Not really your traditional reaction to Superman, but then, this was not the traditional Superman, and he seemed to be a character in need of a new direction at the time. The trouble was whatever direction the creators went for, it kept on getting derailed.
The first few issues of Man of Steel focused heavily on Supes’s supporting cast; Jimmy Olsen wanting a place of his own rather than his room at home, Perry White’s marital difficulties (following the revelation that his wife had had an affair with Lex Luthor and his son Jerry was actually Lex’s) and the ongoing trials and tribulations of Lois Lane and her Dad.
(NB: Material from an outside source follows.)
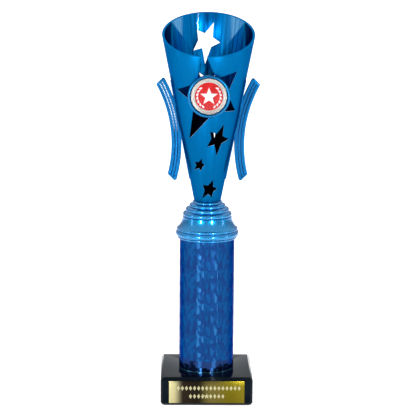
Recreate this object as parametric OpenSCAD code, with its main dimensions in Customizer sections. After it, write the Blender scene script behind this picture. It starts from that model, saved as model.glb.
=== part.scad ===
// Column trophy: a marble block, a foil-covered tube, a stepped riser and a slant-rimmed
// star cup with two blade handles and a round centre, all held together by one tie rod.
// The origin is the centre of the felt's underside, +Z is up and the front faces -Y.

/* [Base] */
// Width of the marble block
base_w = 66; // [60:1:90]
// Depth of the marble block
base_d = 66; // [54:1:90]
// Height of the marble block
base_h = 19.5; // [16:0.5:34]
// Chamfer around the block's top
top_chamfer = 2; // [0.8:0.1:3]
// Chamfer around the block's underside
foot_chamfer = 0.8; // [0.5:0.1:3]
// Chamfer down the block's upright corners
corner_chamfer = 2; // [0.5:0.1:3]
// Diameter of the recess under the block
recess_dia = 26; // [25:0.5:34]
// Thickness of the felt under the block
felt_t = 1; // [0.8:0.1:2]

/* [Engraving plate] */
// Width of the plate
plate_w = 54; // [30:1:56]
// Height of the plate
plate_h = 16.2; // [10:0.1:16.4]
// Thickness of the plate
plate_t = 0.5; // [0.4:0.1:1]
// Thickness of its adhesive tape
tape_t = 0.25; // [0.2:0.05:0.5]

/* [Tie rod] */
// Diameter of the tie rod
rod_dia = 6; // [4:0.5:6.5]
// Width of a nut across its flats
nut_flats = 10; // [9:0.5:10.5]
// Thickness of a nut
nut_t = 5; // [4:0.5:5.5]
// Diameter of the penny washer
penny_dia = 24; // [20:0.5:24.5]
// Thickness of the penny washer
penny_t = 1.5; // [1:0.1:2]
// Thickness of the spring washer
spring_t = 1.6; // [1.2:0.1:2]
// Length of rod that shows past a nut
rod_end = 0.6; // [0.3:0.1:0.9]
// Depth of the upper nut below the cup's floor
nut_sink = 1.1; // [1:0.1:1.5]

/* [Column] */
// Diameter of the column over its foil
column_dia = 40; // [34:0.5:48]
// Length of column that shows
column_h = 96; // [60:1:300]
// Wall of the column's tube
tube_wall = 1.5; // [1:0.1:2.5]
// Thickness of the foil
foil_t = 0.2; // [0.1:0.05:0.4]
// Height of the plugs inside the tube
plug_h = 7; // [5:0.5:12]
// Thickness of a plug's flange
flange_t = 1.2; // [0.8:0.1:2]

/* [Riser] */
// Height of the riser
riser_h = 27; // [25:0.5:32]
// Depth of the recess that takes the tube
skirt_h = 5.2; // [4:0.1:6]
// Wall of the riser around the tube
skirt_wall = 1.2; // [1:0.1:2]
// Thickness of the riser's top
riser_top = 9; // [8:0.1:10]

/* [Cup] */
// Height of the rim at the cup's sides
cup_h = 118.4; // [112:1:150]
// Radius of the cup at its foot
cup_foot_r = 9.6; // [9.2:0.1:11]
// Radius of the cup at its side rims
cup_rim_r = 33; // [30:0.5:40]
// Angle of the rim, high at the back
rim_slant = 21; // [0:1:25]
// Wall of the cup
cup_wall = 1.8; // [1.2:0.1:2.4]
// Thickness of the cup's floor
floor_t = 4; // [2:0.5:5]
// Length of the spigot below the floor
spigot_h = 6; // [5:0.5:7]
// Wall of the spigot around the nut
spigot_wall = 1.5; // [1.2:0.1:2]

/* [Handles] */
// Radius of a handle's outer edge
blade_r = 90; // [70:1:110]
// Width of a handle across its face
blade_w = 7.2; // [5:0.1:9]
// Depth of a handle from front to back
blade_d = 5; // [3.5:0.1:7]
// Height of a handle's waist above the cup's foot
waist_z = 41; // [36:1:46]
// Rise of a handle above its waist
blade_up = 43; // [38:0.1:46]
// Drop of a handle below its waist
blade_down = 21.5; // [18:0.5:24]
// Width of the raised border on a handle
border_w = 1.2; // [0.8:0.1:2]
// Depth of the channel inside the border
channel_d = 0.5; // [0.2:0.1:1]
// Thickness of the rib against the cup
rib_t = 0.4; // [0.3:0.1:1.5]
// Diameter of a locating peg
peg_dia = 3; // [2:0.1:3.5]

/* [Round centre] */
// Diameter of the disc that the holder takes
centre_dia = 25; // [20:0.5:25]
// Height of the centre above the cup's foot
centre_z = 79.3; // [74:0.1:84]
// Outer diameter of the holder
holder_dia = 29.8; // [28:0.1:31]
// Depth of the holder's bowl
bowl_d = 2.4; // [1.8:0.1:3]
// Thickness of the floor behind the bowl
bowl_floor = 1.4; // [1:0.1:2]
// Distance that the bowl's floor stands in front of the cup at the holder's top
holder_stand = 0.6; // [0.4:0.1:3]
// Thickness of the metal backing
backing_t = 0.5; // [0.3:0.1:0.8]
// Diameter of the printed disc
print_dia = 19.6; // [14:0.1:20]
// Thickness of the printed disc
print_t = 0.3; // [0.2:0.05:0.4]
// Rise of the clear dome above its edge
dome_rise = 1; // [0.5:0.1:1.5]

/* [Fits] */
// Gap around a shaft in its hole
shaft_gap = 0.3; // [0.1:0.05:0.5]
// Gap around a piece that drops into a seat
seat_gap = 0.15; // [0.05:0.05:0.3]

/* [Hidden] */
$fn = 96;
HEX = 6;
CUT = 1;
SPLIT_GAP = 1.2;

// Heights of the joints, from the felt's underside up
base_z = felt_t;
column_z = base_z + base_h;
riser_z = column_z + column_h;
cup_z = riser_z + riser_h;
spigot_z = cup_z - spigot_h;
floor_z = cup_z + floor_t;

// The recess holds the penny washer, spring washer and nut, with the rod's end inside it
recess_h = penny_t + spring_t + nut_t + 2 * rod_end;
recess_top = base_z + recess_h;
penny_z = recess_top - penny_t;
spring_z = penny_z - spring_t;
base_nut_z = spring_z - nut_t;
cup_nut_z = floor_z - nut_sink - nut_t;
rod_bottom = base_nut_z - rod_end;
rod_top = cup_nut_z + nut_t + rod_end;

// Radii of the column's layers
foil_r = column_dia / 2;
tube_r = foil_r - foil_t;
tube_bore = tube_r - tube_wall;
plug_r = tube_bore - seat_gap;
skirt_r = foil_r + seat_gap;
tube_bottom = column_z + flange_t;
tube_top = riser_z + skirt_h - flange_t;
rod_hole_r = rod_dia / 2 + shaft_gap;

// Slope of the cup's side, and radii taken from it
flare = (cup_rim_r - cup_foot_r) / cup_h;
wall_x = cup_wall * sqrt(1 + flare * flare);
cone_h = cup_h + 2 * cup_rim_r * tan(rim_slant);
spigot_r = nut_flats / 2 / cos(30) + seat_gap + spigot_wall;
function cup_r(height) = cup_foot_r + flare * height;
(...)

But none of these storylines had begun in Man of Steel; they were all holdovers from the events in other titles.
There was an overarching subplot of Superman searching for the terrorist group Cerberus, but by issue three that had already been interrupted by the title’s first involvement in a crossover story, War of the Gods. For any new readers picking this series up without knowledge of the other titles, it must have all been more than a little confusing.
Simonson and Bogdanove struggled on manfully (or womanfully, in Louise’s case) and in many cases managed to deliver some of the best Superman tales of the era, when they were left alone to do so. The Parasite, a new version of the Atomic Skull, and Cerberus when they finally got back to them, all proved worthy foes under their direction. There were some genuinely thought-provoking stories too, like ‘Crisis At Hand’, a two part story which began in Man of Steel #16, tackling the thorny topic of domestic violence.
But the interlinked nature of the books really did the individual titles few favours since any story that wasn’t self-contained (and very few were) ended up in another title (as with ‘Crisis At Hand’, which concluded in Superman #72). Add in random chapters of ‘Panic in the Sky’ or whatever was this month’s crossover and the series had very little opportunity to carve out a real niche for itself.
Ironically, what changed that was the ‘Death of Superman’ storyline, which gave each of the four Superman books a chance to tell stories featuring their own character… the only problem being, none of them was Superman! Still, for a handful of issues Simonson and Bogdanove made the most of the opportunity, establishing new character John Henry Irons AKA ‘the Man of Steel’ as a character in his own right (later, freed from the shadow of the returned Superman, he would fly solo as Steel). Of course, once Superman had inevitably returned from the grave, it was back to the multi-book treadmill.
Man of Steel did manage to treat us to some great stories despite the limitations imposed upon it (the multi-parter featuring a version of the Golden Age Superman in issues #80-82 is amazing), but the series was always going to be tied down somewhat by the serial nature of the Superman line at the time, and that really seems to have prevented it from breaking out as a title in its own right for much of its run.
By issue #83, the original creative team were basically gone. Simonson and Bogdanove would both continue to appear in the credits along with other creators on occasion, but the partnership was effectively over with issue #82. Though the ‘triangle numbers’ experiment finally ended at the end of 2001 – issue #120 carried the bold tagline “Disconnected” in reference to this – it was basically too late for Man of Steel to really establish its own identity.
The series ended with issue #134 in March 2003, going out with more of a whimper than a bang with a rather inconclusive battle between Superman and a brain-damaged Steel. Appropriately, Jon Bogdanove was called back to draw it, and once again demonstrated that he’s probably one of the best Superman artists of his time. Sadly, both his talents and those of and Louise Simonson were ultimately more than a little wasted on a book that never really had a chance to fulfil its potential.